I think the people who are saying social services should get involved are giving good advice, and I hope your wife will consider going taking that somewhat indirect route. Her kid can call the cops on social services and it will only protect your FIL better if she does.

I also wonder if there's a way to encourage FIL to manage his finances that would prevent daughter from being able to access anything. She's potentially stealing from you and your wife, too, if she wipes him out of his savings and leaves him destitute to such a degree he has to rely on you for support.


----------



## TheProf (Aug 8, 2012)

He gets a healthy retirement so if she goes through all his money, at least decent living expense money will be replenished each money. In four months she's tapped at least $40k I know about. Wife has done the protective services route to no avail. according to them, so long as he wants her there, there is not much we can do about it without having the court declare him incompetent. (and there ain't much chance of that). I'm concerned that the next time my wife has poor enough judgement to intervene, she and her 21 year old boyfriend, who seems to be hanging a more and more, will ambush my wife, and claim she attacked them. That almost happened this past Saturday.


----------



## in my tree (Jun 9, 2012)

Holy hell! 40k?! I'd say that both she and her bf need to go but how to do it... the best thing would be for someone to talk to your FIL and get him to realize that this will continue unless he says that he wants her out of there. I realize that she is his granddaughter and he loves her but she is abusive. Do you think that there may be a drug problem with either your step daughter or maybe her bf? 40K is a LOT of money to take and what has she spent it on? For that amount she should be in her own place for a year or so! Can you get your FIL to come over and have a heart to heart with him? And definitely your wife needs to stay away from the place. The last thing she needs are physical injuries and/or ending up in jail!


----------



## CanadianGuy (Jun 17, 2012)

Why not take FIL to your house for awhile?


----------



## TheProf (Aug 8, 2012)

in my tree said:


> Do you think that there may be a drug problem with either your step daughter or maybe her bf? 40K is a LOT of money to take and what has she spent it on?

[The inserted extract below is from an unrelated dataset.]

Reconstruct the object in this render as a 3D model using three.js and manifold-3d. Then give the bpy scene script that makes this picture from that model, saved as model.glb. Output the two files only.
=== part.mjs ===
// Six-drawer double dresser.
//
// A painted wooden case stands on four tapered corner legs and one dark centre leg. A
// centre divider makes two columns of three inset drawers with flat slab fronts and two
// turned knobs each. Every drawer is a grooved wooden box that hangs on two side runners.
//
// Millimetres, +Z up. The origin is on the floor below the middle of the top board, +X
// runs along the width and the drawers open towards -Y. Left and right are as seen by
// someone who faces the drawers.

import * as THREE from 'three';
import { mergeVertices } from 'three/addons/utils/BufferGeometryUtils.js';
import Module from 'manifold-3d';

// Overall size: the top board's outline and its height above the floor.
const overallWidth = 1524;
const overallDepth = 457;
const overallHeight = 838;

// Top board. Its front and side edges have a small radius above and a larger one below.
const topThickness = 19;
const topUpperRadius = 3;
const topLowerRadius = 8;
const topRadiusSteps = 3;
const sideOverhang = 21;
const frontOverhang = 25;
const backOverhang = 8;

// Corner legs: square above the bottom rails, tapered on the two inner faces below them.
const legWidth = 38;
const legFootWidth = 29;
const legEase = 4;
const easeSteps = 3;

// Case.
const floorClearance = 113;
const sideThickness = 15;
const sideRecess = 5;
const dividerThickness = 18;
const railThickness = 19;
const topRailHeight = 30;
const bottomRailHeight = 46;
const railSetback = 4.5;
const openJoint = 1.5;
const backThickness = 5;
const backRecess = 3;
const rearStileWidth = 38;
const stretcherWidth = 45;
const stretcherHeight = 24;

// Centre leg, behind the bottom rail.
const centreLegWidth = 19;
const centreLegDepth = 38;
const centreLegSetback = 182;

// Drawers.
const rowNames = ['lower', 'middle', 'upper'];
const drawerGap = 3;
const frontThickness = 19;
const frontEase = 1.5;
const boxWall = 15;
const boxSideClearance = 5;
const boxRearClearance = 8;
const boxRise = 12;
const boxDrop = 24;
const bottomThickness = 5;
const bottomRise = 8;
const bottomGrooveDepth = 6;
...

About half went for a car. My understanding is $8K went for a tummy tuck, boob and azz job. This whole thing sound like the Twilight Zone.



CanadianGuy said:


> Why not take FIL to your house for awhile?

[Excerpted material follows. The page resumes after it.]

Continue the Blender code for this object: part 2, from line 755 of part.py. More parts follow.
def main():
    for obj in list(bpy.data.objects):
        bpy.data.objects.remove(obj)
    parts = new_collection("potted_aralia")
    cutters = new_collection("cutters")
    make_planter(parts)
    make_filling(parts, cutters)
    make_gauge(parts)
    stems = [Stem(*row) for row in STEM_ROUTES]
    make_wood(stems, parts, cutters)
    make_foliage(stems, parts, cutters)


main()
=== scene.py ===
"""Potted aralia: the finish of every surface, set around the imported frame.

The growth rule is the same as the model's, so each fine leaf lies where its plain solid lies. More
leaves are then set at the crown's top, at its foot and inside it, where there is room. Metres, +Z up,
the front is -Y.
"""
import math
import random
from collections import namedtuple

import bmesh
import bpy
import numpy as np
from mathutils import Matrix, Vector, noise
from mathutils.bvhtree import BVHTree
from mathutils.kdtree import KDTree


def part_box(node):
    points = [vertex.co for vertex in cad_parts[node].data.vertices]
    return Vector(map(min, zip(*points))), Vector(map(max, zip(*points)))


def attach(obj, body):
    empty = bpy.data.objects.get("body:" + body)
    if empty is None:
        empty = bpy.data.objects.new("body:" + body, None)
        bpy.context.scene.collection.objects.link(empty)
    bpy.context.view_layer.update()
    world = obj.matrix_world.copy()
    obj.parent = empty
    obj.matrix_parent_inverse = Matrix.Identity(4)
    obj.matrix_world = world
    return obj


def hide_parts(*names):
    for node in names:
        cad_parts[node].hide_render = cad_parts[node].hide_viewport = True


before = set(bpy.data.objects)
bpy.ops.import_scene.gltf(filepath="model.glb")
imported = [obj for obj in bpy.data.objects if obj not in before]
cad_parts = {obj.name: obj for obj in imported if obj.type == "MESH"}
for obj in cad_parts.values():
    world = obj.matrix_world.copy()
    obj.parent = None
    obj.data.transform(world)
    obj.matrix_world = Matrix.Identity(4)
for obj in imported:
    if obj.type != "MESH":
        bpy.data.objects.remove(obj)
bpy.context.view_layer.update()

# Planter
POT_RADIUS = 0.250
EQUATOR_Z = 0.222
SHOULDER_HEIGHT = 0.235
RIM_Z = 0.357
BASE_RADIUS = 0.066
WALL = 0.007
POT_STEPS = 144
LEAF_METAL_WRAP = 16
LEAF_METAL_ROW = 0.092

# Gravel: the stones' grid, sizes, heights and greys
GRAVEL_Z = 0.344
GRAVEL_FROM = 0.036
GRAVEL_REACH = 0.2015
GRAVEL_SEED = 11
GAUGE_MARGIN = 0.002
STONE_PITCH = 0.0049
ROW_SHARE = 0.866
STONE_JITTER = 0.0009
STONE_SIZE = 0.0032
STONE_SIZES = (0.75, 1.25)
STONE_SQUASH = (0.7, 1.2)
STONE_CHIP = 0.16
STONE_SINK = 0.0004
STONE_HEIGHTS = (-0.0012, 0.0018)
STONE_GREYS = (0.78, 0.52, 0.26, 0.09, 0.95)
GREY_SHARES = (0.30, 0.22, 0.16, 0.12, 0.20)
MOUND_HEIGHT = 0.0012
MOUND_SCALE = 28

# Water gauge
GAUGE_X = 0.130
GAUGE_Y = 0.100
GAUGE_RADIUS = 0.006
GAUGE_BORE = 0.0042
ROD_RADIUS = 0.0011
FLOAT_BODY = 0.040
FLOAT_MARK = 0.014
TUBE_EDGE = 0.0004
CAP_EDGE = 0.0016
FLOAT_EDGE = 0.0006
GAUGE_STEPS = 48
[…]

We tried that along with another daughter that lives about 150 miles north in Rome Georgia. He won't budge. He claims he want to see "K" get through school. I think I said she attends where I teach and flunked two out of three courses last semester. If she can't get her grade point average to a 2.0 she loses her Pell grant and the party will hopefully be over.


----------



## 827Aug (Apr 27, 2008)

Can your wife get your FIL to give her power of attorney? It could be beneficial in many ways. At his age it's quite common.

I also believe some detective work is in order. Or even hire a PI, if you can afford it. Your step-daughter may have a habit your FIL is supporting. If so, present the evidence to your FIL. Chances are he wouldn't approve of the money going for that. Your step-daughter is probably lying to him anyway.


----------



## in my tree (Jun 9, 2012)

Well we can see where her priorities are. I guess until your FIL gets fed up with the theft or realizes that K isn't serious about school, there isn't much that you can do except keep trying to talk to him. He must have a heart of gold because most people would be seeing red or have kicked her our by now.


----------



## marcgaugha (Aug 27, 2012)

well if the granddaughter is steeling for him she needs to go


----------



## MarriedWifeInLove (May 28, 2010)

Anounmously call (YOU) a hotline for elder abuse, tell them what's been going on and let them investigate. Department of Human Services should be able to look into it. There are laws against abuse of anyone and special laws on the books for elderly too.


----------



## MarriedWifeInLove (May 28, 2010)

Tell them you are putting the house up for sale and give notice to move out. Go to your local housing authority and find out the proper, legal way to move them out of the house. You don't have to sell the house and don't even have to show them papers. You just say you are going to sell the house and give them the proper legal notice to move. Tell them Dad is going to move in with you. Once they are out, then try to get a restraining order so they can't come near you or Dad. I'm with Mom, you gotta do something, Dad is being blinded by his love for his family and granddaughter is a POS if you ask me. And trust me, the 21 year old BF is in it for the money too--why else would he be hanging around a 37 year old with a kid?

Or, if you can prove Dad is in bad health and you guys have to take care of him and daughter has attacked mother physically and YOU OWN THE HOUSE, maybe you can get a restraining or PO that way?

Go talk to a lawyer for a free consultation and see what your legal options are. If it was my Dad, I'd be doing the same thing.


----------



## warlock07 (Oct 28, 2011)

WTF? She got a tummy tuck and a boob jobs with stolen money? I can see why your wife is so pissed off. Doesn't he care about the stolen money?


----------



## KathyBatesel (Apr 26, 2012)

TheProf said:


> He gets a healthy retirement so if she goes through all his money, at least decent living expense money will be replenished each money. In four months she's tapped at least $40k I know about. Wife has done the protective services route to no avail. according to them, so long as he wants her there, there is not much we can do about it without having the court declare him incompetent. (and there ain't much chance of that). I'm concerned that the next time my wife has poor enough judgement to intervene, she and her 21 year old boyfriend, who seems to be hanging a more and more, will ambush my wife, and claim she attacked them. That almost happened this past Saturday.


Would you be able to side with him and protect him at the same time? I'm thinking a couple of things right now, and I'm not sure how useful they are, but here goes...

1. Get a VAR that your wife can carry when she goes over there. If they pull that kind of crap, maybe your wife (or the cops) can fine the woman for frivolous use of public resources or fraudulent reporting.

2. If there's a way you can convince your FIL that you want to help him help her, and to protect what she does NOT need for school, perhaps he'd be willing to set up a joint bank account or a trust that limits the daughter's ability to get the funds... an could require a cosigner, for instance.


----------